Unlike a two-year-old, who will follow you around and listen without argument when you’re, you know, giving him advice that will keep him alive (i.e. hey buddy, it’s a parking lot, that’s maybe not the best place to spin in a circle), my five-year-old became an expert on everything, which I gather was his way of starting to establish himself in the world.

Not only is the parking lot actually a safe place to spin, he knew exactly where we were going and when and why — all of which contradicted everything I knew about those topics. So if I said, “just hang on buddy, there’s a washroom in 10 minutes, he’d inform me that, actually, there wasn’t, it was “in a million years.”

Me: Wow, look at that movie theatre, it looks like a spaceship.

Owen: No, that isn’t a movie theatre. How do you know it’s a movie theatre? You don’t live here.

Me: I read the side of the building.

Owen: No, you’re wrong.

K. A few miles later…

Me: Oh, Panera Bread, I love that place, let’s eat there.
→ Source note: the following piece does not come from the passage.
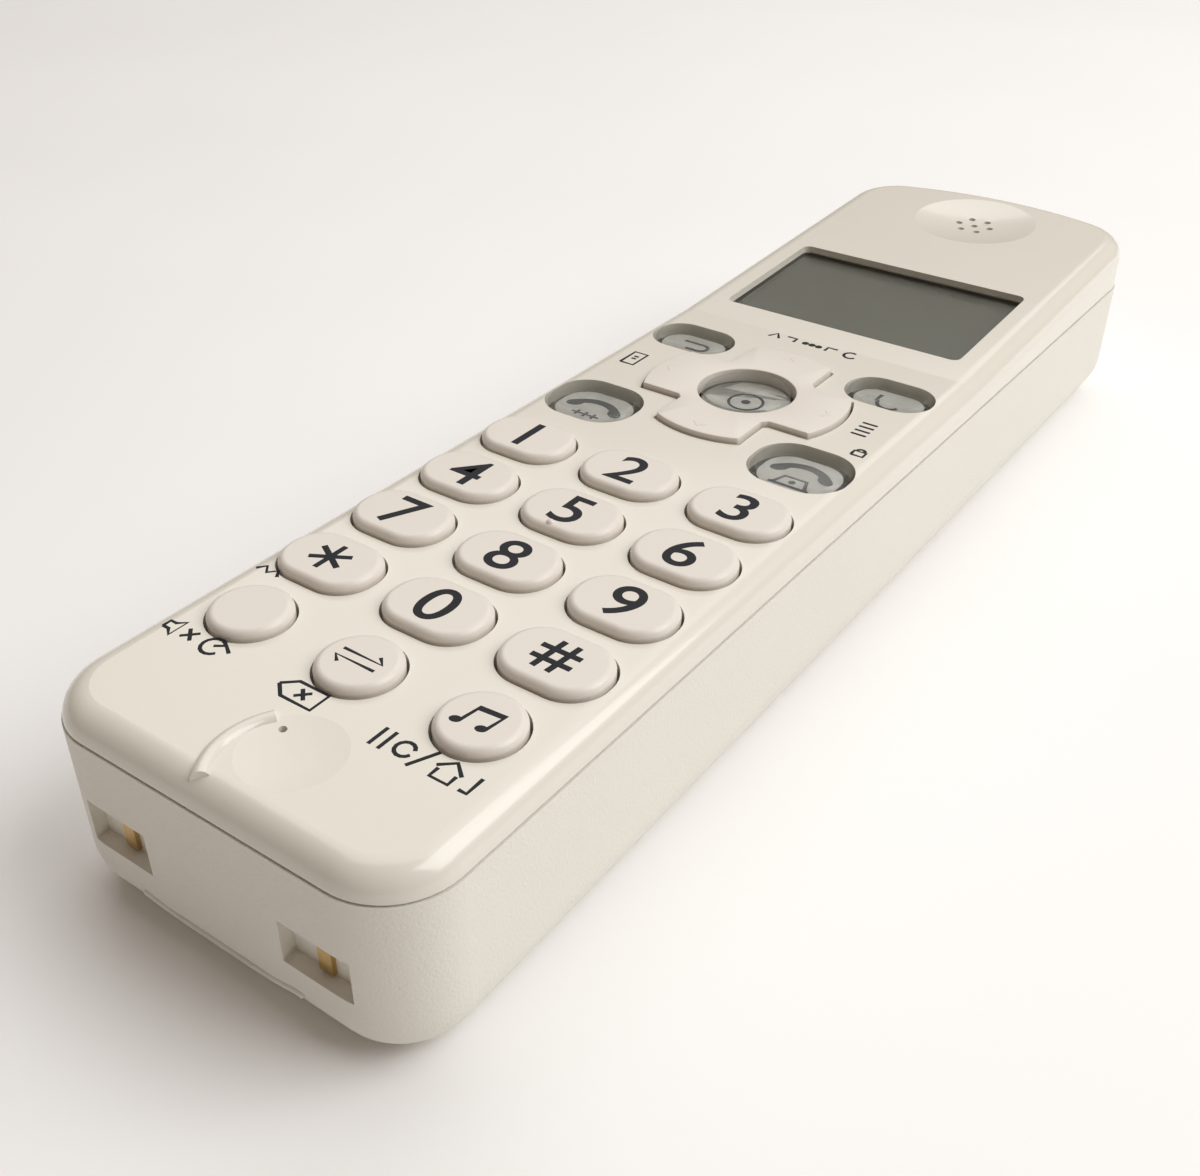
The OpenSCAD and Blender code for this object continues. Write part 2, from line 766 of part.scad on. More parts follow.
nav_swing = (nav_span / 2 + collar) * sin(nav_tilt);
nav_collar_top = inner_z - nav_swing - key_gap;
nav_collar_z = nav_collar_top - 0.8;
rocker_top = nav_collar_z - key_gap;
nav_edge_r = 0.6;
pin_r = 0.3;
pivot_z = floor(20 * rocker_top) / 20 - 0.2;
nav_hole_r = nav_button_d / 2 + key_gap + 0.15;
nav_plate_t = 1.4;
// Underside of the middle button: pressed, it still clears the tilted bar
nav_button_z = ceil(20 * (rocker_top + nav_button_d / 2 * sin(nav_tilt) + key_travel + key_gap)) / 20;

module nav_pad() {
    top = face_z + nav_rise;
    color(cream) difference() {
        union() {
            translate([0, 0, nav_collar_z]) linear_extrude(top - nav_edge_r - nav_collar_z) nav_outline(0);
            translate([0, 0, top - nav_edge_r]) linear_extrude(nav_edge_r / 2) nav_outline(-0.15);
            translate([0, 0, top - nav_edge_r / 2]) linear_extrude(nav_edge_r / 2) nav_outline(-0.45);
            translate([0, 0, nav_collar_z]) linear_extrude(0.8) nav_outline(collar);
            for (s = [-1, 1]) translate([0, nav_y + s * nav_press, nav_stem_z])
                cylinder(r = press_r - 0.4, h = nav_collar_z - nav_stem_z);
        }
        translate([0, nav_y, nav_collar_z - beyond])
            cylinder(r = nav_hole_r, h = top - nav_collar_z + 2 * beyond);
    }
}

// Gimbal bar with four pins: it tilts on the two along Y, and the pad tilts on the two along X
module nav_rocker() {
    half_l = nav_press + 2;
    half_w = 3.8;
    color(dark) translate([0, nav_y, 0]) {
        difference() {
            translate([0, 0, nav_stem_z]) linear_extrude(rocker_top - nav_stem_z)
                round_rect(2 * half_l, 2 * half_w, 1.6);
            cylinder(r = press_r + 0.5, h = face_z);
        }
        for (pin = [[0, half_l], [90, half_w], [180, half_l], [270, half_w]])
            rotate([0, 0, pin[0]]) translate([pin[1] - 0.5, 0, pivot_z]) rotate([0, 90, 0])
                cylinder(r = pin_r, h = 1.7);
    }
}

module nav_button() {
    r = nav_button_d / 2;
    z0 = nav_button_z + nav_plate_t;
    z1 = face_z + nav_rise + 0.2;
    color(smoke) translate([0, nav_y, 0]) rotate_extrude() {
        translate([0, z0]) square([r, z1 - 1 - z0]);
        translate([0, z1 - 1]) {
            square([r - 1, 1]);
            translate([r - 1, 0]) quarter(1);
        }
    }
}

module nav_button_plate() {
    color(silver) translate([0, nav_y, 0]) {
        translate([0, 0, nav_button_z]) cylinder(d = nav_button_d, h = nav_plate_t);
        stem(nav_button_z);
    }
}

// ---------- keypad layers and board ----------

module keypad_area(d) {
    translate([-board_w / 2 + d, round_y - 6 + d])
        square([board_w - 2 * d, soft_y + soft_l / 2 + 1 - round_y + 6 - 2 * d]);
}

module keypad_mat() {
    color([0.8, 0.8, 0.78]) difference() {
        union() {
            translate([0, 0, board_top]) linear_extrude(mat_t) keypad_area(0.4);
            for (p = press_points) translate([p[0], p[1], board_top])
                cylinder(r = press_r + 0.5, h = p[2] - board_top);
        }
        for (p = press_points) translate([p[0], p[1], board_top - beyond])
            cylinder(r = press_r + 0.1, h = beyond + dome_t + fit_gap);
    }
}

module snap_domes() {
    color(silver) for (p = press_points) translate([p[0], p[1], board_top])
        cylinder(r1 = press_r, r2 = press_r - 0.5, h = dome_t);
}

module main_board() {
    color(green) difference() {
        translate([-board_w / 2, board_y0, board_z]) cube([board_w, board_y1 - board_y0, board_t]);
        for (p = board_posts) translate([p[0], p[1], board_z - beyond])
            cylinder(r = board_screw_r + fit_gap, h = board_t + 2 * beyond);
    }
}

module rf_shield() {
    color(silver) translate([-11, nav_y - 6, board_z - 2.4]) difference() {
        cube([22, 24, 2.4]);
        translate([0.3, 0.3, 0.3]) cube([21.4, 23.4, 2.4]);
    }
}

module processor() {
    color(dark) translate([-5, nav_y, board_z - 1.2]) cube([10, 10, 1.2]);
}

module antenna() {
    color(gold) {
        translate([-12, board_y1 - 4.4, board_top]) cube([1.2, 3, 3]);
        translate([-12, board_y1 - 4.4, board_top + 2.6]) cube([24, 3, 0.4]);
    }
}

// ---------- sound ----------

module earpiece_gasket() {
    color(dark) on_rise() translate([0, earpiece_y - rise_y, -wall - gasket_t]) difference() {
        cylinder(d = speaker_d, h = gasket_t);
        translate([0, 0, -beyond]) cylinder(d = speaker_d - 4, h = gasket_t + 2 * beyond);
    }
}

module earpiece_speaker() {
    color(silver) on_rise() translate([0, earpiece_y - rise_y, -wall - gasket_t - speaker_h]) {
        cylinder(d = speaker_d, h = speaker_h);
        translate([0, 0, -0.8]) cylinder(d = speaker_d - 6, h = 0.8);
    }
}

module microphone_boot() {
    color(dark) translate([mic_x, mic_y, board_top]) difference() {
        cylinder(d = mic_d + 1.6, h = inner_z - fit_gap - board_top);
        translate([0, 0, 0.6]) cylinder(d = mic_d + 2 * fit_gap, h = mic_h + 0.1);
        translate([0, 0, 1]) cylinder(d = 2.4, h = face_z);
    }
}

module microphone() {
    color(silver) translate([mic_x, mic_y, board_top + 0.6]) cylinder(d = mic_d, h = mic_h);
}

module ringer_gasket() {
    color(dark) translate([0, ringer_y, wall]) difference() {
        cylinder(d = ringer_d, h = gasket_t);
        translate([0, 0, -beyond]) cylinder(d = ringer_d - 5, h = gasket_t + 2 * beyond);
    }
}

module ringer_speaker() {
    color(silver) translate([0, ringer_y, wall + gasket_t]) {
        cylinder(d = ringer_d, h = 1.6);
        translate([0, 0, 1.6]) cylinder(d = ringer_d - 10, h = ringer_h - 1.6);
    }
}

// ---------- power ----------

module battery_pack() {
    r = cell_d / 2 + cell_sleeve;
    color([0.25, 0.4, 0.62]) translate([0, pack_y0, pack_z + r]) rotate([-90, 0, 0]) {
        for (i = [-1:1]) translate([i * cell_d, 0, 0]) cylinder(r = r, h = cell_l);
        translate([-cell_d, -r * 0.8, 0]) cube([2 * cell_d, 2 * r * 0.8, cell_l]);
    }
}

module battery_contacts() {
    color(gold) for (s = [-1, 1])
        translate([s * cell_d - 2, pack_y0 + cell_l + 0.2, pack_z + 3]) cube([4, 0.4, cell_d - 4]);
}

module charge_contact(s) {
    front = y_bottom + contact_depth;
    color(gold) translate([s * contact_x - strip_w / 2, front, 0]) {
        translate([0, -0.5, contact_z - contact_h / 2 + 0.3]) cube([strip_w, 0.5, contact_h - 0.6]);
        translate([0, -0.5, contact_z - 0.2]) cube([strip_w, 4.4, 0.6]);
        translate([0, 3.3, contact_z - 0.2]) cube([strip_w, 0.6, board_z - contact_z + 0.2]);
    }
}

// ---------- screws ----------

module case_screws() {
    color(silver) for (p = case_posts) translate([p[0], p[1], 0]) difference() {
        union() {
            translate([0, 0, counterbore_h - 1.6]) cylinder(r = 2.2, h = 1.6);
            translate([0, 0, counterbore_h]) cylinder(r = case_screw_r, h = case_meet_z + 5 - counterbore_h);
        }
        for (a = [0, 90]) rotate([0, 0, a]) translate([-1.3, -0.25, counterbore_h - 2]) cube([2.6, 0.5, 1.2]);
    }
}

module board_screws() {
    color(silver) for (p = board_posts) translate([p[0], p[1], 0]) {
        translate([0, 0, board_z - 0.8]) cylinder(r = 1.5, h = 0.8);
        translate([0, 0, board_z]) cylinder(r = board_screw_r, h = board_t + 2.2);
    }
}

// ---------- nodes ----------

front_cover();
rear_cover();
battery_cover();
display_window();
display_panel();
display_holder();
for (k = number_keys) number_key(k);
for (k = round_keys) round_key(k);
for (k = clear_keys) clear_key(k);
for (k = clear_keys) clear_key_plate(k);
nav_pad();
nav_rocker();
nav_button();
nav_button_plate();
keypad_mat();
snap_domes();
main_board();
rf_shield();
processor();
earpiece_speaker();
earpiece_gasket();
microphone();
microphone_boot();
ringer_speaker();
ringer_gasket();
battery_pack();
battery_contacts();
charge_contact(-1);  // charge_contact_left
charge_contact(1);  // charge_contact_right
antenna();
case_screws();
board_screws();
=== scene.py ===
"""Finished looks of a cordless phone handset, laid out as a Blender add-on and run as a script."""

import json
import math

import bpy
from bpy.props import FloatProperty, FloatVectorProperty, PointerProperty
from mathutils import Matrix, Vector


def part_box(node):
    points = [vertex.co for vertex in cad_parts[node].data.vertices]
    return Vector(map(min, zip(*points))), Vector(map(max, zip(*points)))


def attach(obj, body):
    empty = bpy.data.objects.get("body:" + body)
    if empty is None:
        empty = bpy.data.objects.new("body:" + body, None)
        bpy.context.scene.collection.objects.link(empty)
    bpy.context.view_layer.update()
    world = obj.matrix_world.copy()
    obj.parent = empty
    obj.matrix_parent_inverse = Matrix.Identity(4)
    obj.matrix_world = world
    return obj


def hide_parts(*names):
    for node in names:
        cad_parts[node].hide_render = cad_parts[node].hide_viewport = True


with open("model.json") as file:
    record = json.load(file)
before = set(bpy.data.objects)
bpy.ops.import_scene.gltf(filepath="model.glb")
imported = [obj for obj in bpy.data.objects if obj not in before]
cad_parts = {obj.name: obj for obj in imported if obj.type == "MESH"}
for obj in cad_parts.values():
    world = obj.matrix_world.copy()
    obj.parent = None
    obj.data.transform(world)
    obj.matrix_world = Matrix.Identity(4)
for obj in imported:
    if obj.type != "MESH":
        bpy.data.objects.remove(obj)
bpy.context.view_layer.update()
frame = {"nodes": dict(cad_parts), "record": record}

bl_info = {
    "name": "Phone Handset",
    "version": (1, 0, 0),
    "blender": (4, 5, 0),
    "location": "View3D > Sidebar > Handset",
    "description": "Finishes, legends and studio for a cordless phone handset",
    "category": "Object",
}

MM = 0.001
NUMBER_KEYS = ["key_1", "key_2", "key_3", "key_4", "key_5", "key_6",
               "key_7", "key_8", "key_9", "key_star", "key_0", "key_hash"]

# Height of the front cover's face, in metres
FACE = 0.0232

# Sizes from here to the navigator's are millimetres
PRINT_RISE = 0.02
SIGN_BOLD = 0.06
SIGN_WIDE = 1.08
SIGN_EXTRUDE = 0.02

# Navigator: reach of the arms, half the width of an arm, radius of the hub and of the hole, and its rounding
NAV_REACH = 13.2
NAV_ARM = 5.8
NAV_HUB = 8.7
NAV_HOLE = 6.25
NAV_ROUND = 0.6
NAV_SINK = 1.2

# End of the handset, where the rib on the battery cover follows the rounded lower edge
END_Y = -82.0
END_EDGE_R = 6.0
RIB_R = 0.42
RIB_SINK = 0.12
RIB_LINE = [(-10.6, 4.75), (-9.0, 4.25), (-6.5, 3.72), (-3.5, 3.38), (-0.5, 3.28), (2.5, 3.4),
            (5.5, 3.78), (8.3, 4.4), (9.8, 4.95), (10.2, 4.6)]

# Depth of the grain on plastic, on metal and on clear mouldings, in metres
GRAIN_DEPTH = 0.00008
DRAWN_DEPTH = 0.00003
RIPPLE_DEPTH = 0.00006

# Stage, in metres and degrees
CAMERA_PLACE = (0.0767392, -0.1375352, 0.1012848)
CAMERA_TURN = (55.79285, -0.24703, 35.51903)
FLOOR_SIZE = 6
WORLD_COLOUR = (1.0, 0.83, 0.68, 1)
WORLD_STRENGTH = 0.22
MAIN_LIGHT = {"place": (0.55, 0.25, 0.65), "target": (0, -0.02, 0), "size": 0.7}
CEILING_LIGHT = {"place": (-0.35, 0.60, 1.15), "target": (0, 0.05, 0), "size": 1.5}
CEILING_SHARE = 1.5


# ---------- small helpers ----------

def centre_of(node):
    """Middle of a CAD node's box."""
    low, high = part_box(node)
    return (low + high) / 2


def top_of(node):
    """Height of a CAD node's top."""
    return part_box(node)[1].z


def on_top(node):
    """Middle of a CAD node's top."""
    middle = centre_of(node)
    return Vector((middle.x, middle.y, top_of(node)))


def active(name):
    """Names the piece that was made last."""
    piece = bpy.context.object
    piece.name = name
    piece.data.name = name
    return piece


def settle(piece):
    """Moves a piece's place into its mesh."""
    bpy.ops.object.select_all(action="DESELECT")
    piece.select_set(True)
    bpy.context.view_layer.objects.active = piece
    bpy.ops.object.transform_apply(location=True, rotation=True, scale=True)
    return piece


def to_mesh(piece):
    """Turns a curve or a letter into a mesh."""
    bpy.ops.object.select_all(action="DESELECT")
    piece.select_set(True)
    bpy.context.view_layer.objects.active = piece
    bpy.ops.object.convert(target="MESH")
    return bpy.context.object


def join(name, pieces):
    """Joins pieces into one, with its place in its mesh."""
    bpy.ops.object.select_all(action="DESELECT")
    for piece in pieces:
        piece.select_set(True)
    bpy.context.view_layer.objects.active = pieces[0]
    if len(pieces) > 1:
        bpy.ops.object.join()
    return settle(active(name))


def finish_piece(piece, body, material):
    """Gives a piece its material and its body."""
    piece.data.materials.clear()
    piece.data.materials.append(material)
    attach(piece, body)
    return piece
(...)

Owen: Actually, you hate Panera Bread (I just said I love it). One time when we were going to the cottage (??? we don’t have a cottage ???) and I said I wanted Panera Bread (the one time he had it, he said he didn’t like it) and you said no because you hated it.
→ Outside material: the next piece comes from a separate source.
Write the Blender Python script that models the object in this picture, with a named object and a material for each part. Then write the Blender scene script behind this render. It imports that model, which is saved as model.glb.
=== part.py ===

On the other hand, there are those same moments I saw in Montreal. After arriving on the long, sandy, windy beaches of Sandbanks for the first time, we spent about two straight hours laughing and playing in the waves.

And, after complaining about the food at Panera Bread (which was really a surprise because apparently, he loved it), he suddenly said, “Dada, I’m really glad we went on this trip.”

Me too, buddy.

Since then, we’ve done road trips to a few other places, and I’ve had the privilege of watching that five-year-old grow into a sweet, caring seven-year-old — one who is always ready and willing to help me manage his four-year-old brother, William (who recently joined us on our summer jaunts).

As any mom or dad knows, when you’re in the thick of everyday parenting and you’re totally exhausted, the days tend to start running into each other and then slip away.

But getting out of your routine — and sometimes even your city — for even a couple of days can help you to hit the pause button and capture moments that’ll stay with you for a lifetime.